How many competitor pages do you need to scrape to build a reliable schema benchmark?
In practice, 6-12 pages across 2-4 competitors provides sufficient pattern recognition for most product categories. You are looking for the attributes that appear consistently across multiple well-ranked pages — those are the fields that matter for your category. One-off attributes that appear on a single competitor page without appearing elsewhere are less likely to be structurally important. Diminishing returns set in quickly beyond about 15 pages for a single category.
What happens to competitor data imported into MicroPIM?
URL imports create catalog records in MicroPIM based on the extracted page data. In the workflow described here, those imported records were used as research references and then discarded — they were not published to any storefront or integrated into the brand’s live catalog. MicroPIM gives you full control over which imported records are published, staged, or deleted, so using URL imports for research purposes without those records reaching your storefront is straightforward.
Will enriching product attributes alone improve search rankings, or are other factors required?
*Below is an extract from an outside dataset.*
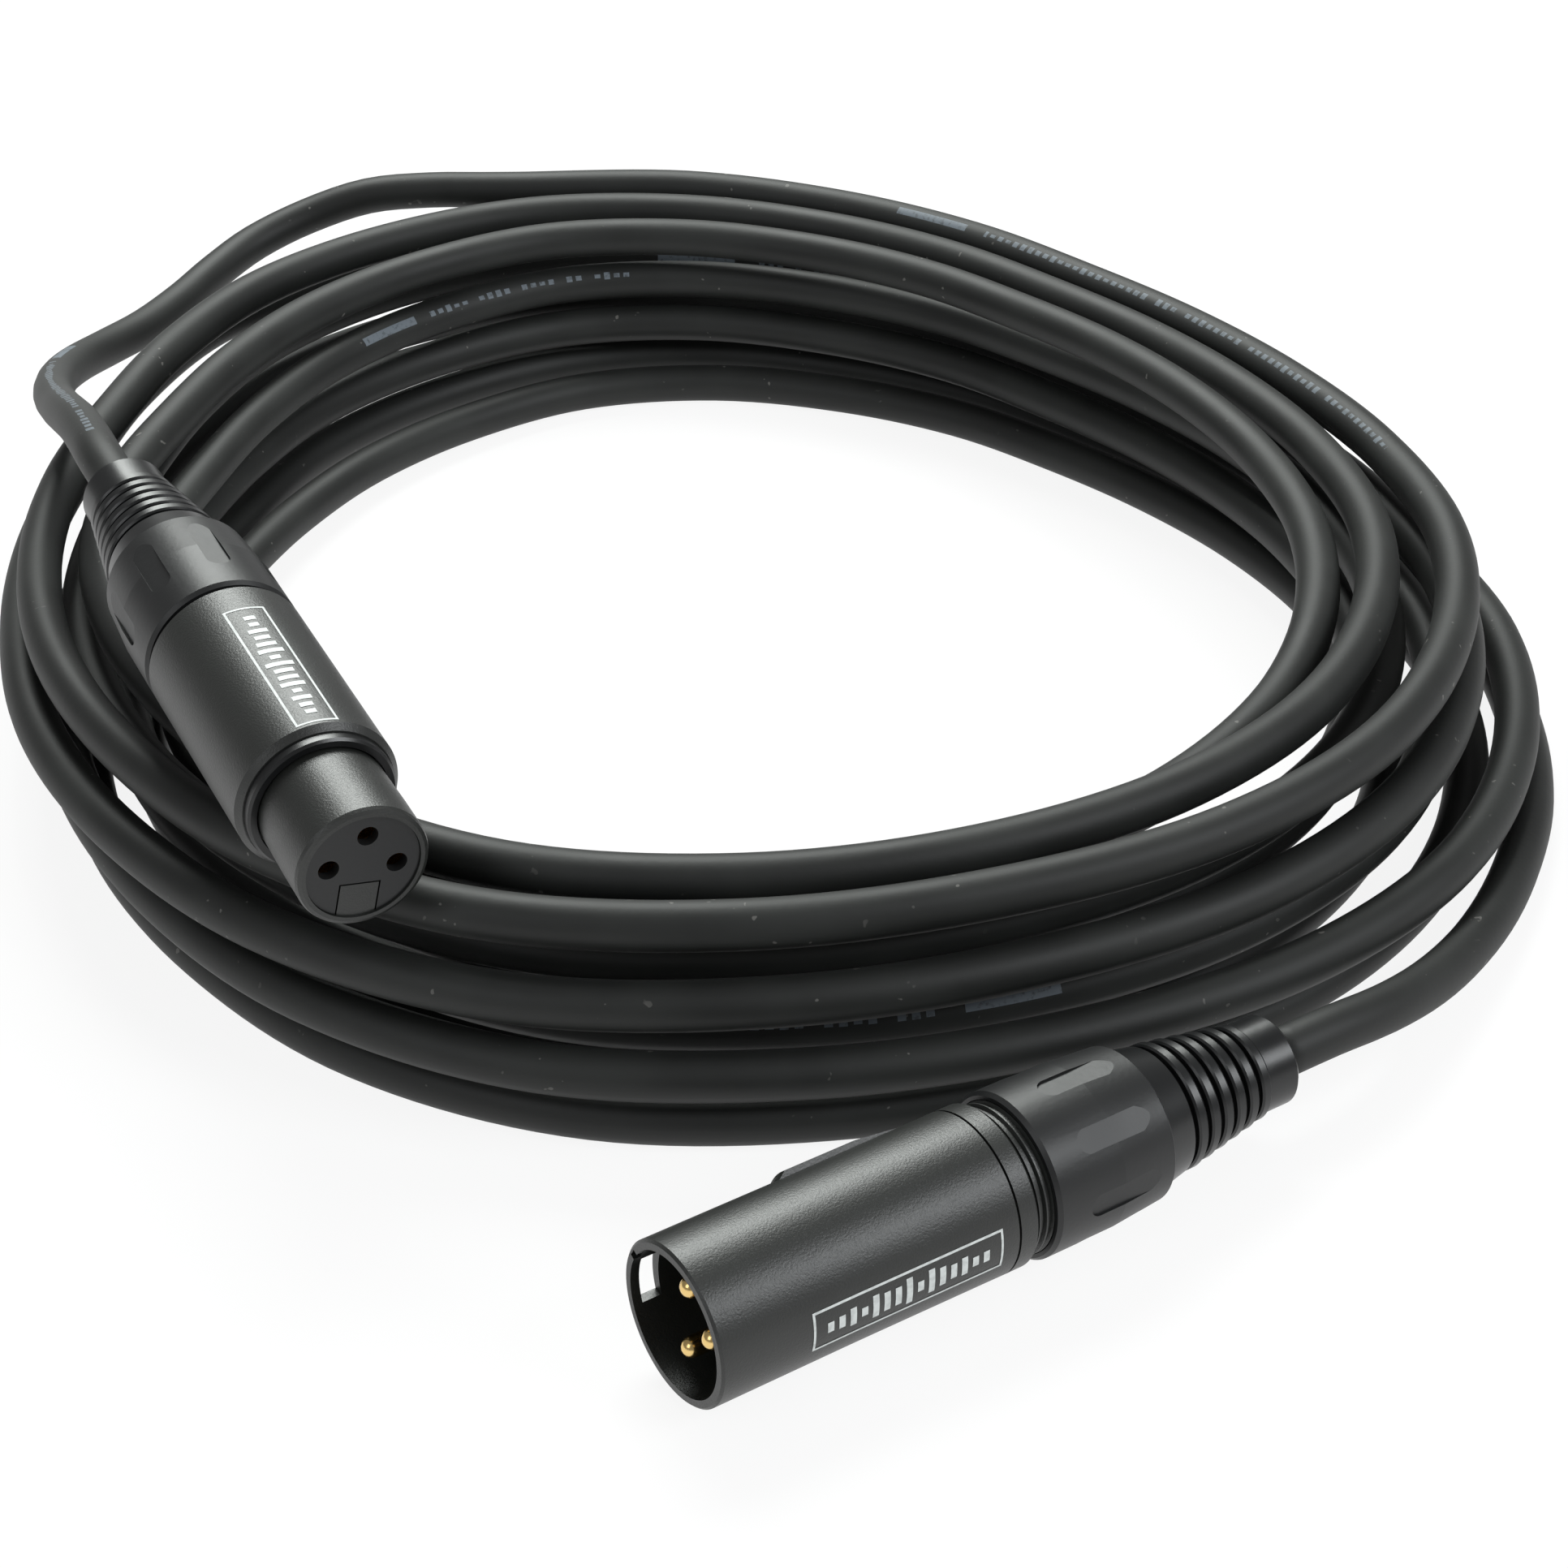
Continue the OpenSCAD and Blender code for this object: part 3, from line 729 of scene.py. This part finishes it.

Attribute enrichment addresses one of the primary structural reasons product pages fail to rank for specification-driven queries: the content is not present to match the query. However, it is one factor among several. Page load speed, mobile usability, internal linking, domain authority, and structured data markup (schema.org/Product) all contribute to ranking performance. The results described in this case study reflect a combination of attribute enrichment and existing baseline SEO health. Enrichment is unlikely to rescue a product page that has severe technical SEO problems, but for a technically sound site with thin content, it is frequently the highest-leverage intervention available.